Though the Zwack Museum might make similar mistakes, anyone who has taken the Coca-Cola tour in Atlanta with its over-the-top buildup to let you into the secret recipe vault, might take a page from Anna’s understated briefing instead. She flashes the picture of the movie star handsome scion of the family, Sandor Zwack, on her I-pad, and then recounts how both his family and secret recipe survived the twists and turns of Budapest history. We learn that 22% of Budapest was Jewish before the Nazis, with many of these Jewish families coming from the upper strata of Budapest society. This specific Jewish family was able to survive the Nazis because the Swedish embassy took them in and kept them alive through the war. When the Communists took over , the Zwacks moved to America, save one uncle who stayed behind to work in the family factory as a line worker, feeding the Communist regime the wrong recipe for the secret brew.
We’re fascinated and wow, we’re already getting full.
Taste Hungary Teaches History-- in a Tasty Way
It’s early in the tour and yet Anna has already managed to start populating the Cliff notes of Hungary’s long history into the rubrics of the Hungarian recipe book in our mind that we will take home. Consider stuffed cabbage—it’s a reflection of Germanic and Turkish (Ottoman) cultures meeting. Paprika, which devotees of hot food will likely find not-so-hot, came to Hungary via Spanish culture and trade during Ottoman times. And because the Ottomans’ food proscriptions mandated that they not touch the locals’ pigs, pork dishes came to predominate. The garlic on your bread breakfast? That’s because Italy is a neighbor and good things travel. Goulash, we learn means ‘cowboy’, and was born as the comfort food of Hungary’s herders. (Side note: Hungarian films about cowboys are called “Easterns”, not “Westerns’ and indeed there is also a Spaghetti Eastern variant!)
Because we are Americans in the time of Trump, Anna had to manage our anxious political queries too. OMG! Viktor Orbán, the Hungarian Trump, had run on the slogan of “Make Hungary Great Again!” ten years ago? Anna seemed well-versed in American political issues, knowing to share that her health care costs are 14% of her income that overall she is flat taxed at a rate of 46- 48%. (Her health care though can include ample massage and other spa treatments as needed.) Maternity leave? three years but the way in which that cuts into your career development doesn’t make it much of a plus, she reports.
Pickles galore too—which you sample learning which ones are rare treats and which most families would make as a matter of course. We have moved to the market’s basement where all the smelly food is to be found and where we get a quick recipe for the iconic fish soup that is a Xmas feast tradition.

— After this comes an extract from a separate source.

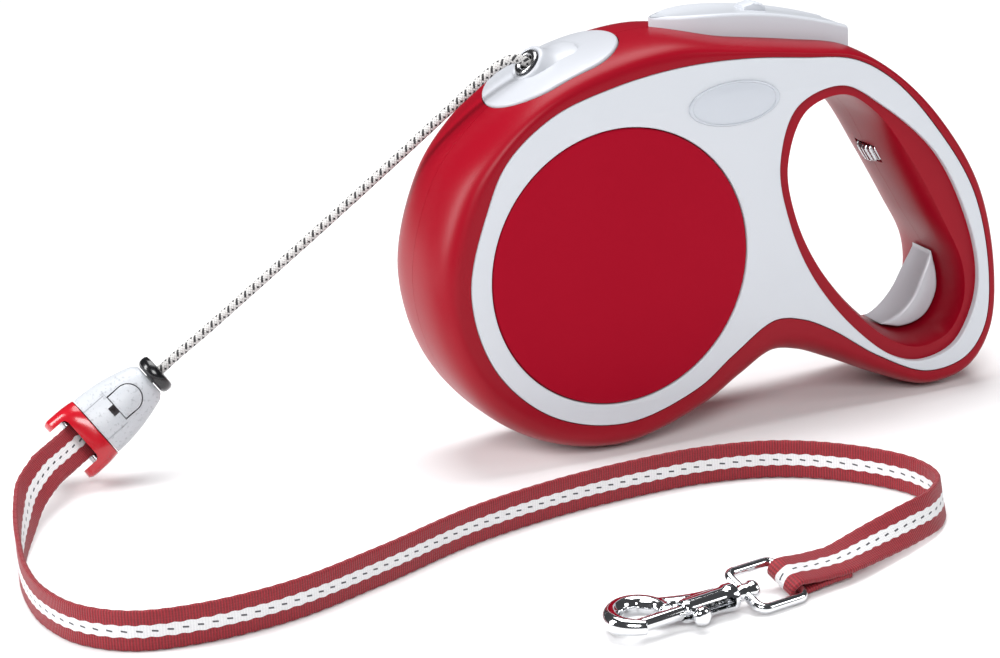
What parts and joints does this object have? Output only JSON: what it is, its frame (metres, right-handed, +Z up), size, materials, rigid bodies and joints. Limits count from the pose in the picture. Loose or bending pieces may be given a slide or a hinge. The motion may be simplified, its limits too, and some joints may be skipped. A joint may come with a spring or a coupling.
{
  "type": "retractable leash",
  "caption": "Hand-held retractable leash: rounded case with a cord reel, thumb brake and adjustable grip, and a webbing strap ending in a snap hook.",
  "frame": {"origin": "middle of the case's length and thickness, on the ground its underside stands on", "axes": "+X from the reel towards the grip, +Y through the thickness away from the side the strap lies on, +Z up"},
  "size_m": [0.3431, 0.2137, 0.1355],
  "materials": {
    "case_red": "satin crimson moulding",
    "trim_grey": "smooth light blue-grey moulding",
    "inner_black": "dark moulding inside the case",
    "stopper_black": "glossy black",
    "steel": "plain bright steel",
    "chrome": "polished plating",
    "braid": "pale braided cord with dark flecks",
    "webbing": "crimson ribbed webbing with a pale reflective stripe"
  },
  "bodies": {
    "case": {"near_shell": "case_red", "far_shell": "case_red", "near_trim": "trim_grey", "far_trim": "trim_grey", "near_disc": "case_red", "far_disc": "case_red", "near_badge": "trim_grey", "far_badge": "trim_grey", "case_screw_1": "steel", "case_screw_2": "steel", "case_screw_3": "steel", "case_screw_4": "steel", "case_screw_5": "steel", "reel_axle": "steel", "spiral_spring": "steel", "cord_outlet": "trim_grey", "outlet_eyelet": "steel", "brake_spring": "steel", "cord": "braid", "stopper": "stopper_black", "coupler_body": "trim_grey", "coupler_fork": "case_red", "fork_pin": "steel", "fork_loop": "webbing", "strap": "webbing", "hook_loop": "webbing", "swivel_eye": "chrome"},
    "reel": {"reel_drum": "inner_black", "wound_cord": "braid", "spring_cover": "inner_black"},
    "brake": {"brake_button": "trim_grey", "brake_pawl": "inner_black"},
    "lock": {"lock_slider": "trim_grey"},
    "adjuster": {"adjuster_wheel": "steel", "adjuster_spindle": "steel"},
    "pad": {"grip_pad": "trim_grey"},
    "coupler_release": {"coupler_button": "trim_grey"},
    "hook": {"hook_body": "chrome", "bolt_spring": "steel"},
    "bolt": {"hook_bolt": "chrome"}
  },
  "joints": [
    {"name": "reel_spin", "type": "hinge", "parent": "case", "child": "reel", "pos_m": [-0.0386, 0, 0.0614], "axis": [0, 1, 0], "continuous": true},
    {"name": "brake_press", "type": "slide", "parent": "case", "child": "brake", "axis": [-0.2161, 0, -0.9764], "range_m": [0, 0.003], "stiffness_N_per_m": 900, "springref_m": -0.003, "deforming": ["brake_spring"]},
    {"name": "lock_slide", "type": "slide", "parent": "brake", "child": "lock", "axis": [0.9754, 0, -0.2204], "range_m": [-0.004, 0.004]},
    {"name": "adjuster_turn", "type": "hinge", "parent": "case", "child": "adjuster", "pos_m": [0.0678, 0, 0.0816], "axis": [-0.5, 0, 0.866], "range_deg": [-10, 370]},
    {"name": "pad_slide", "type": "slide", "parent": "case", "child": "pad", "axis": [-0.5, 0, 0.866], "range_m": [0, 0.006]},
    {"name": "coupler_release", "type": "slide", "parent": "case", "child": "coupler_release", "axis": [0.2932, 0.9009, -0.3201], "range_m": [0, 0.0016], "stiffness_N_per_m": 400, "springref_m": -0.0016},
    {"name": "hook_swivel", "type": "hinge", "parent": "case", "child": "hook", "pos_m": [-0.067, -0.1476, 0.0045], "axis": [-0.9854, -0.1701, 0], "continuous": true},
    {"name": "bolt_slide", "type": "slide", "parent": "hook", "child": "bolt", "axis": [0.9854, 0.1701, 0], "range_m": [0, 0.0094], "stiffness_N_per_m": 150, "springref_m": -0.004, "deforming": ["bolt_spring"]}
  ],
  "couplings": [
    {"joint": "adjuster_turn", "follows": "pad_slide", "rad_per_m": 1047.2}
  ]
}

So much food! Lunch? Sausages, sausages and sausages, including horsemeat, be forewarned. Make room for more? Anna plies you with sweets to open up that hidden stomach you have, she explains. We visit an artisanal chocolate shop that we learn was voted one of the world’s top ten.
How especially fun toward the end of the food tour to visit Café Central to experience the café culture tracing back to the late 19th Century and to shake your head at wonder why anyone wants to pay triple at the nearby Starbucks for brew not even half as good—and certainly without the pastry flair. (Tip: They are open for breakfast—a variety of sumptuous offerings—and they do have WiFi.)
Wine Tasting Finale
The pièce de resistance of the tour is the finale wine tasting tour at the warm and welcoming feeling Tasting Table. Sommelier Lilla Kiss takes over guiding you on a sampling of various wines from the different regions of Hungary. We had already discovered that it was difficult to find a Hungarian wine that isn’t good—even in the cheap supermarket variants. The sweet Tokaji finale of the finale was so superb we felt compelled to return in the next days to purchase a few more bottles as gifts. Alas, we returned to the States to remember we have far more friends to gift than bottles in hand. Luckily, the same people that founded Taste Hungary are now also selling this very wine in the US by mail order, a service worth exploring.